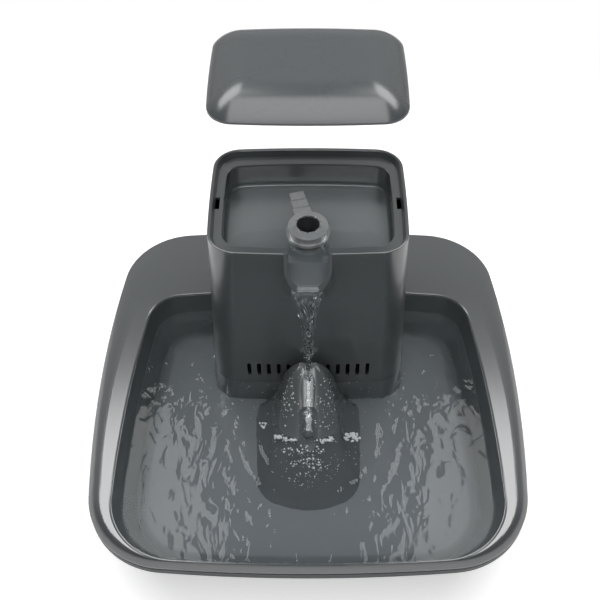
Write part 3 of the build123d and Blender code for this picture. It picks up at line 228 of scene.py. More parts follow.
============================================================
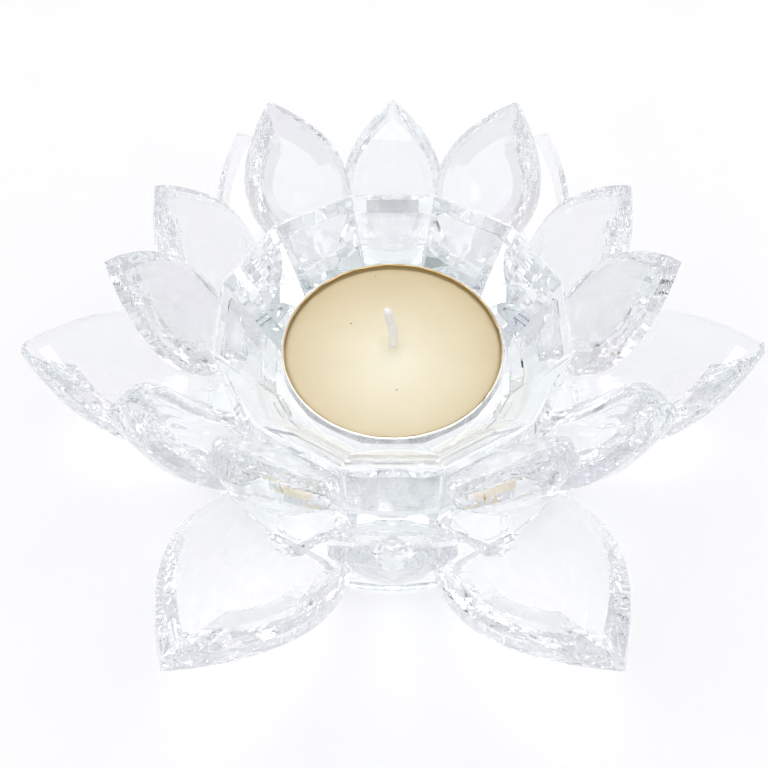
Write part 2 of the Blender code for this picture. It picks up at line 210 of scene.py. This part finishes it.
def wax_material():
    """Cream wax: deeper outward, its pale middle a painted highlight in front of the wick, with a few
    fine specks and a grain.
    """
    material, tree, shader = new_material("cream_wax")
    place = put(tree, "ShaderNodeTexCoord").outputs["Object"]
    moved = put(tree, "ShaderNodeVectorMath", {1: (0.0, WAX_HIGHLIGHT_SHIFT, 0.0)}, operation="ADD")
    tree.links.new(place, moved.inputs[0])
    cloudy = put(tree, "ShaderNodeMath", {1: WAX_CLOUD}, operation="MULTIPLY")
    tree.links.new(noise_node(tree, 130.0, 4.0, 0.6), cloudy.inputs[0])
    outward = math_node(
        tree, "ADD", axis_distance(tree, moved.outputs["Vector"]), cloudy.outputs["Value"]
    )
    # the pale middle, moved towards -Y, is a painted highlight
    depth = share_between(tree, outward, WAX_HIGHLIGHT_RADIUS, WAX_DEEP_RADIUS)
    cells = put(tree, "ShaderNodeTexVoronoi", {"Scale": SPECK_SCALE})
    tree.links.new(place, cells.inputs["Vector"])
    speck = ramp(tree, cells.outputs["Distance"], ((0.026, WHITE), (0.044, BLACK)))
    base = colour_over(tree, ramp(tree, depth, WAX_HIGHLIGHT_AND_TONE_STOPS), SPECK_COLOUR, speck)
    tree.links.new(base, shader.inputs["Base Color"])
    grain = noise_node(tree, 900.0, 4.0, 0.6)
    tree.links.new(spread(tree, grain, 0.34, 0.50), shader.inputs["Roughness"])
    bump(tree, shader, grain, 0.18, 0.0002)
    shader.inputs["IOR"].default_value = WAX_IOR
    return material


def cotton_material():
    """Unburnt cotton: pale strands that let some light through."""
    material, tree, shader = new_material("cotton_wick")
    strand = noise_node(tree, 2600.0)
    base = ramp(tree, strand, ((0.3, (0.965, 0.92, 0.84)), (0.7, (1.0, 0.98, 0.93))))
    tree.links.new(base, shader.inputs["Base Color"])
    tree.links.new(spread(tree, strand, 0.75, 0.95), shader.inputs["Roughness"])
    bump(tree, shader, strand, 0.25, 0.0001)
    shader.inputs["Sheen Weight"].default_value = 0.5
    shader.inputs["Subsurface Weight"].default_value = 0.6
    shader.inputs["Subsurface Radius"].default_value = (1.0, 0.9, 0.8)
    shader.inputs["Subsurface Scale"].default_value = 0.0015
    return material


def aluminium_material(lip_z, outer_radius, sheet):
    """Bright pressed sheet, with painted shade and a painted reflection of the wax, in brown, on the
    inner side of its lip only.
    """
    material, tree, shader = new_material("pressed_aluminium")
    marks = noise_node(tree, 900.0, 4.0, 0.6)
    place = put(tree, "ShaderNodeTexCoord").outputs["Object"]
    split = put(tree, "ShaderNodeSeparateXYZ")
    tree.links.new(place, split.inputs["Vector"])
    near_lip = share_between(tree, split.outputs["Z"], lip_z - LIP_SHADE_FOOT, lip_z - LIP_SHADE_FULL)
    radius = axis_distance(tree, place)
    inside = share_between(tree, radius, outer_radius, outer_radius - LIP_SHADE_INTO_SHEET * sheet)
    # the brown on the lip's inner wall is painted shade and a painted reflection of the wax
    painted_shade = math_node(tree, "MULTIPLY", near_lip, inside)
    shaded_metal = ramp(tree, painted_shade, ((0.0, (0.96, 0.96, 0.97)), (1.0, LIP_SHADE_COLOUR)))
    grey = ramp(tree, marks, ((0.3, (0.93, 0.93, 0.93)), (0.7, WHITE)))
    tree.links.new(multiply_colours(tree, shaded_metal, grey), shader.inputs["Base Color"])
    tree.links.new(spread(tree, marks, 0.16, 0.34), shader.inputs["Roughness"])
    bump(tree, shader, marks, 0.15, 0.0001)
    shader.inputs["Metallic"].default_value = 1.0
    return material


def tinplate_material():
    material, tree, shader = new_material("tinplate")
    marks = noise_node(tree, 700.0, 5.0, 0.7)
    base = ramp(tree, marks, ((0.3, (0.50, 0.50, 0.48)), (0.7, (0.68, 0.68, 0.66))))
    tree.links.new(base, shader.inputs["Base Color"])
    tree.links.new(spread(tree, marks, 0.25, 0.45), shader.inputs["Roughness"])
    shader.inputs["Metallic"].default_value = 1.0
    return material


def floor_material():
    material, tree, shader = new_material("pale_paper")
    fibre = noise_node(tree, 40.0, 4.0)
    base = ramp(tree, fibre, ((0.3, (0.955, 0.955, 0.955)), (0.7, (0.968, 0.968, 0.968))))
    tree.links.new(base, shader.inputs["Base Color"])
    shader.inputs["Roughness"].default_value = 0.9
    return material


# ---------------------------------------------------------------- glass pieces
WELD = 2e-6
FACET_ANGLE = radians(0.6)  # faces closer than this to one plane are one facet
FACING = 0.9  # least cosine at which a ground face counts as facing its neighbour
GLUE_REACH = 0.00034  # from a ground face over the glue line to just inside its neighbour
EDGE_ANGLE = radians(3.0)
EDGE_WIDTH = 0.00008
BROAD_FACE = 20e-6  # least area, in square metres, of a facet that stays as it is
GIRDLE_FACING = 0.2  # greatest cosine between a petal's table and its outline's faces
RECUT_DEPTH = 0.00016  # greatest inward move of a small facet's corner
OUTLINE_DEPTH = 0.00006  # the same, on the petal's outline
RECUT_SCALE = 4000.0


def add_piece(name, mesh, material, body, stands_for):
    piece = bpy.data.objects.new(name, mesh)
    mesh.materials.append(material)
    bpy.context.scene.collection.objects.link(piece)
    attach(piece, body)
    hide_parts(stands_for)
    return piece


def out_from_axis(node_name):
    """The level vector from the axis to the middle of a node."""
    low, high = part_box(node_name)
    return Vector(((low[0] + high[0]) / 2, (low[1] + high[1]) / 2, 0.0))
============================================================
• Exercise instructions: Only the lines from the line with "attach(piece, body)" to the line with "return Vector(((low[0] +", inclusive, are to be printed, exactly as they appear.

• Response:
    attach(piece, body)
    hide_parts(stands_for)
    return piece


def out_from_axis(node_name):
    """The level vector from the axis to the middle of a node."""
    low, high = part_box(node_name)
    return Vector(((low[0] + high[0]) / 2, (low[1] + high[1]) / 2, 0.0))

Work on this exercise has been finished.